Blackstone, the nation’s largest private equity firm, this year purchased a company that owns 17,000 rental homes for $6 billion. The move came less than two years after Blackstone sold off its stock in Invitation Homes, which owns some 80,000 homes, for $1.7 billion.

But homes as investments don’t always pay off.

Zillow Offers’ iBuying gambits put the company in the red after it outbid traditional buyers on thousands of homes across the country, in many cases for more than they could be sold even after improvements were made. Being upside down on so many properties resulted in the real estate giant shuttering the department.

“That’s a market that’s still working itself out,” Coulson said.

While deep-pocketed investors fine-tune turning homes into profit, the local market continues to see an “unhealthy” rate of median prices, Jones said. Citywide, the median price for a house was $754,000 as of October, according to data from real estate brokerage firm Redfin. This marks a more than 12.5% increase from 12 months earlier.

“Everyone’s concerned about affordability,” Coulson said. “We’re always going to have that because supply is restricted and demand is high. And there’s always going to be demand for California living.”

But the market still has room for correction.

From the mid-1990s until the housing bubble popped in 2007, the housing market in Los Angeles and Orange counties enjoyed a consistent median price increase of about 4% every year, Coulson said. When the market rebounded in 2012, price increases returned to those same levels; however, over the last 12 to 15 months, the increases nationwide have been closer to 8%, Coulson said.

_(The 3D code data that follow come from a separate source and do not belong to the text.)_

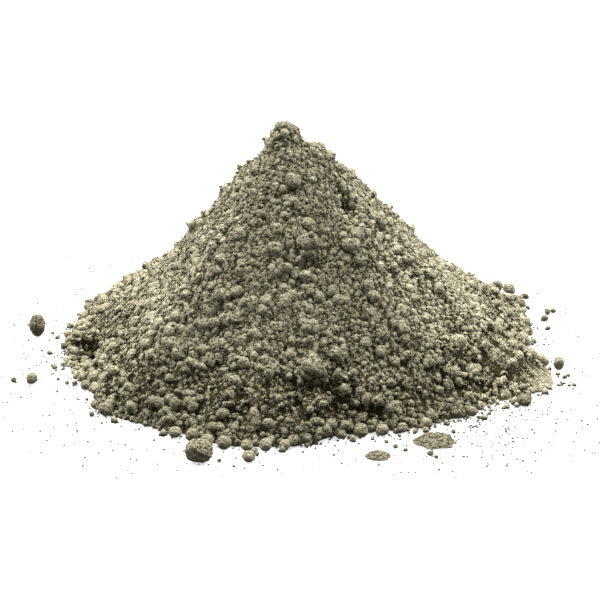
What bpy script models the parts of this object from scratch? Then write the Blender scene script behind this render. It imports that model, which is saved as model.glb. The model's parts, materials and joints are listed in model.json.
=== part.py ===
"""A heap of dry grey cement powder, poured out on a level floor, with the round lumps that rolled off it.

Metres, +Z up. The origin is on the floor, plumb under the middle of the cone. -Y is the front.
Bearings are degrees round from +X, so 270 is the front.
"""
import math
import random

import bmesh
import bpy
from mathutils import Euler, Matrix, Vector, noise
from mathutils.bvhtree import BVHTree

# The cone of powder, blunt at its top and flaring a little at its foot
CONE_HEIGHT = 0.151
BLUNT_RADIUS = 0.013
FOOT_FLARE = 0.20
# How far the foot of the slope reaches, by bearing
FOOT_REACH = [
    (0, 0.165), (12, 0.172), (24, 0.184), (38, 0.188), (55, 0.184), (72, 0.180), (90, 0.180),
    (110, 0.180), (130, 0.182), (150, 0.176), (165, 0.166), (180, 0.161), (195, 0.154), (206, 0.153),
    (220, 0.163), (230, 0.163), (237, 0.160), (245, 0.159), (254, 0.165), (264, 0.163), (273, 0.157),
    (282, 0.148), (294, 0.151), (308, 0.157), (320, 0.159), (330, 0.170), (337, 0.186), (344, 0.184),
    (352, 0.170),
]
# Knolls and hollows of the slope as x, y, spread and rise. A hollow's rise is negative
SLOPE_FORMS = {
    "summit_knob": (-0.007, 0.000, 0.0055, 0.0147),
    "summit_shoulder": (0.0185, 0.000, 0.0050, 0.0080),
    "left_shoulder": (-0.036, 0.014, 0.0125, 0.0060),
    "right_shoulder": (0.042, 0.015, 0.0115, 0.0050),
    "back_left_dip": (-0.103, 0.047, 0.026, -0.0080),
    "back_right_dip": (0.103, 0.046, 0.020, -0.0060),
    "middle_clod": (0.009, -0.060, 0.008, 0.0050),
    "hollow_beside_middle_clod": (-0.004, -0.064, 0.006, -0.0060),
    "hollow_under_middle_clod": (0.001, -0.071, 0.007, -0.0035),
    "clod_under_hollow": (-0.009, -0.077, 0.009, 0.0035),
    "right_upper_hollow": (0.033, -0.024, 0.006, -0.0040),
    "right_hollow": (0.059, -0.027, 0.006, -0.0045),
    "right_clod": (0.039, -0.050, 0.006, 0.0025),
    "left_clod": (-0.046, -0.076, 0.010, 0.0025),
    "low_left_clod": (-0.061, -0.111, 0.009, 0.0030),
    "low_middle_hollow": (0.022, -0.128, 0.010, -0.0040),
    "left_foot_crust": (-0.150, -0.012, 0.011, 0.0050),
    "left_foot_hollow": (-0.141, -0.038, 0.007, -0.0060),
}
# Waves of clods in the powder as wavelength and height, fading out where the slope is this thin
CLOD_WAVES = [(0.036, 0.0034), (0.017, 0.0032), (0.010, 0.0026)]
CLOD_FADE_HEIGHT = 0.020
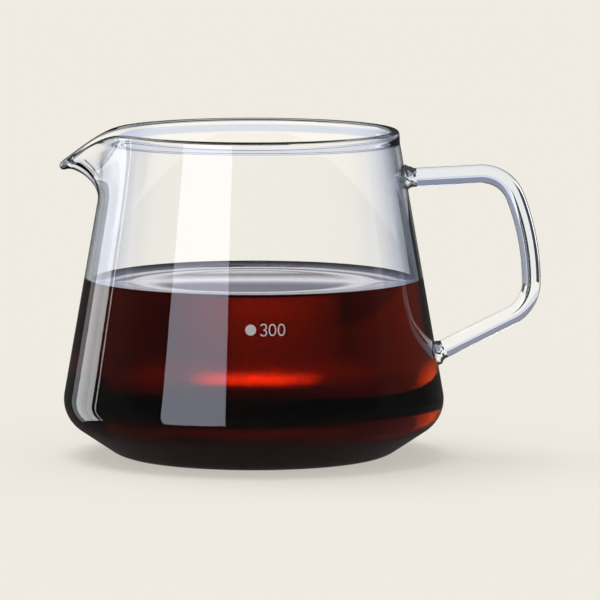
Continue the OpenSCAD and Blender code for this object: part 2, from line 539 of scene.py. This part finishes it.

“People ask me, ‘Is this going to continue?’ Of course not,” Coulson said. “There’s no way we could have that kind of price increase. There’s no way that continues; there just isn’t enough income capacity for that.”

While prices are soaring and some have feared the market may be another bubble ready to burst, Coulson and Jones do not think it will. For one, leading up to the Great Recession, rental rates were not keeping up with home price increases, but they are now, Coulson said. Secondly, banks were giving out “iffy” loans in the past, Jones said, compared to the “sound” loans the market is resting on now.

But the recent slowdown in the market has caused mortgage rates to begin inching upward, Jones said, adding that he does not expect large increases. Earlier this month, mortgage rates rose to 3.22%, up from 3.15% the week before. Mortgage rates reach a record low of 2.68% in December 2020, according to Freddie Mac reports.

“But if rates increase to a point where it impacts the activity dramatically, they might drop down,” Jones said. “But with the shortage of inventory, that combination does not bode well for buyers going into next year.”